Third, market size matters. China stands as the world’s largest producer, consumer, and exporter of critical minerals such as lithium, nickel, cobalt, and rare earths. Its capacity to absorb massive supplies of these minerals in downstream battery production and EV manufacturing is unparalleled. With such scale advantages, Chinese upstream mineral producers have incentives to upgrade their technological and cost advantages against the supply chains by the Australia-Indonesia alliance.
Last but not least, environmental and human rights concerns are crucial in the Australia-Indonesia partnership. In Indonesia, the nickel industry has faced significant environmental and social challenges. These include inadequate waste management, water pollution, land conflicts, and labor rights violations, all of which have impacted communities across the country. To assist Indonesia in improving its ESG stance, more inclusive collaboration is required.
For national security, Western countries, led by the United States, must prudently reduce their reliance on supply chains dominated by China. Yet, “weaponizing” these supply chains could compromise global decarbonization efforts. While China-U.S. strategic competition for technological supremacy in advanced chipmaking and AI is critical, given their dual-use in civilian and military spheres, climate change necessitates a unified global response.
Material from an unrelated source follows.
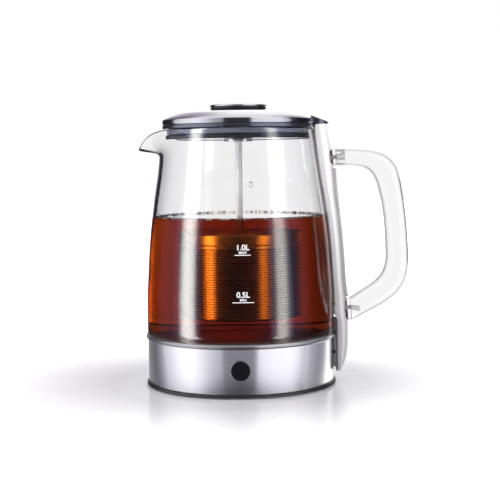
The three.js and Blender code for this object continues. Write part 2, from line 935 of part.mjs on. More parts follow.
function bondStrip() {
  const heights = spineHeights().filter((height) => height > bondFoot + overrun);
  heights.unshift(bondFoot);
  heights[heights.length - 1] = rimHeight - overrun;
  return strip(heights, bondHalfWidth, (height) => glassRadius(height) + fit, bondSheet);
}

function backingStrip() {
  const inner = collarRadius + beadRise + fit;
  const plate = strip([spineFoot, backingTop], backingHalfWidth, () => inner, backingSheet);
  const hole = bar(screwShank + fit, inner - overrun, inner + backingSheet + overrun, backScrewHeight);
  return shaped(plate, { cutters: [hole] });
}

function spineCap() {
  const side = new THREE.Shape();
  const seat = spineTop + fit;
  const step = arcPoint(spineInner(spineTop), spineHalfWidth, spineTop).x - fit;
  const rear = spineOuter(spineTop);
  side.moveTo(capFront, capTop);
  side.lineTo(capFront, rimTop + fit);
  side.lineTo(step, rimTop + fit);
  side.lineTo(step, seat);
  side.lineTo(rear, seat);
  side.lineTo(rear, capTop - capFall);
  const width = 2 * spineHalfWidth;
  const block = new THREE.ExtrudeGeometry(side, { depth: width, bevelEnabled: false });
  block.rotateX(Math.PI / 2).translate(0, spineHalfWidth, 0);
  const outline = spineFace(spineTop, 0);
  const ends = [rimTop - overrun, capTop + overrun];
  const rings = ends.map((height) => {
    const front = [1, -1].map((hand) => new THREE.Vector3(capFront - overrun, hand * spineHalfWidth, height));
    return [...outline.map((point) => point.clone().setZ(height)), ...front];
  });
  return common(block, skinned(rings));
}

// Handle and its seats

function handlePoint(reachShare, heightShare) {
  const height = THREE.MathUtils.lerp(handleFoot, handleTop, heightShare);
  const seat = spineOuter(height) + seatSheet + 2 * fit;
  return new THREE.Vector3(THREE.MathUtils.lerp(seat, handleReach, reachShare), 0, height);
}

function handleRing([outerReach, outerHeight, innerReach, innerHeight]) {
  const outer = handlePoint(outerReach, outerHeight);
  const inner = handlePoint(innerReach, innerHeight);
  const middle = outer.clone().lerp(inner, 1 / 2);
  const half = outer.clone().sub(middle);
  const power = 2 / handleRoundness;
  return around(handleSides, (angle) => {
    const [across, deep] = [Math.cos(angle), Math.sin(angle)].map((value) => {
      return Math.sign(value) * Math.abs(value) ** power;
    });
    return middle.clone().addScaledVector(half, across).setY(handleHalfDepth * deep);
  });
}

function handle() {
  const cutters = handleScrewHeights().map((height) => {
    const end = spineOuter(height) + seatSheet + 2 * fit + handleScrewBite + fit;
    return bar(screwShank + fit, spineInner(height), end, height);
  });
  return shaped(skinned(handleShares.map(handleRing)), { cutters });
}

// The pad between the spine and one end of the handle.
function handleSeat(row, screwHeight) {
  const end = handleRing(row);
  const rings = [fit, fit + seatDepth].map((back) => end.map((point) => point.clone().setX(point.x - back)));
  const hole = bar(screwShank + fit, spineInner(screwHeight), handleReach, screwHeight);
  return shaped(skinned(rings), { cutters: [spineBlank(fit), hole] });
}

// Lid

// Room for the spine cap in the lid's edge.
function capNotch() {
  const width = 2 * (spineHalfWidth + capSideGap);
  const depth = lidRadius;
  const height = lidRadius;
  const geometry = new THREE.BoxGeometry(depth, width, height);
  return geometry.translate(capFront - capSideGap + depth / 2, 0, capTop);
}

function lidDome() {
  const outer = domeShares.map(([radius, height]) => [lidRadius * radius, domeShoulder + domeRise * height]);
  const inner = outer.map(([radius, height]) => [radius - domeSheet, height - domeSheet]).reverse();
  const hole = bushNeck + fit;
  const section = [
    [lidRadius, domeFoot],
    ...outer,
    [hole, domeTop],
    [hole, domeTop - domeSheet],
    ...inner,
    [lidRadius - domeSheet, domeFoot],
  ];
  return shaped(turned(section), { cutters: [capNotch()] });
}

function lidBand() {
  const ring = turned([
    [lidWebInner, lidBandFoot],
    [lidRadius, lidBandFoot],
    [lidRadius, lidBandTop],
    [lidRadius - lidBandWall, lidBandTop],
    [lidRadius - lidBandWall, lidWebTop],
    [lidWebInner, lidWebTop],
  ]);
  const holes = around(lidScrews, (angle) => {
    const [x, y] = [-lidBossCircle * Math.cos(angle), lidBossCircle * Math.sin(angle)];
    return post(screwShank + fit, lidBandFoot - overrun, lidWebTop + overrun, x, y);
  });
  return shaped(ring, { cutters: [capNotch(), ...holes] });
}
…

Ultimately, the “China plus one” supply chain strategy, often adopted as a “just in case” or “just in worst case” approach, will provide a safety net for the global supply chain but may not necessarily enhance supply chain resilience as much as hoped. Supply chains are built on interdependent ecosystems involving various players, including research institutes, large corporations, small- and medium-sized enterprises, and entrepreneurs across the entire industry value chain. More crucially, supply chain resilience requires redundancy in supplies within the value chain. Without such redundancy, supply chain will find it hard to restore if disrupted facing external shocks. Currently, China is the only country with such a comprehensive ecosystem.
As we move forward, it’s crucial to bring together all leading technology nations, including China, as participants in the Australia-Indonesia critical minerals alliance. A larger, more diverse ecosystem enhances supply chain resilience. Building a cooperative alliance that transcends political and ideological divides is essential for addressing the urgent climate challenge and achieving decarbonization goals.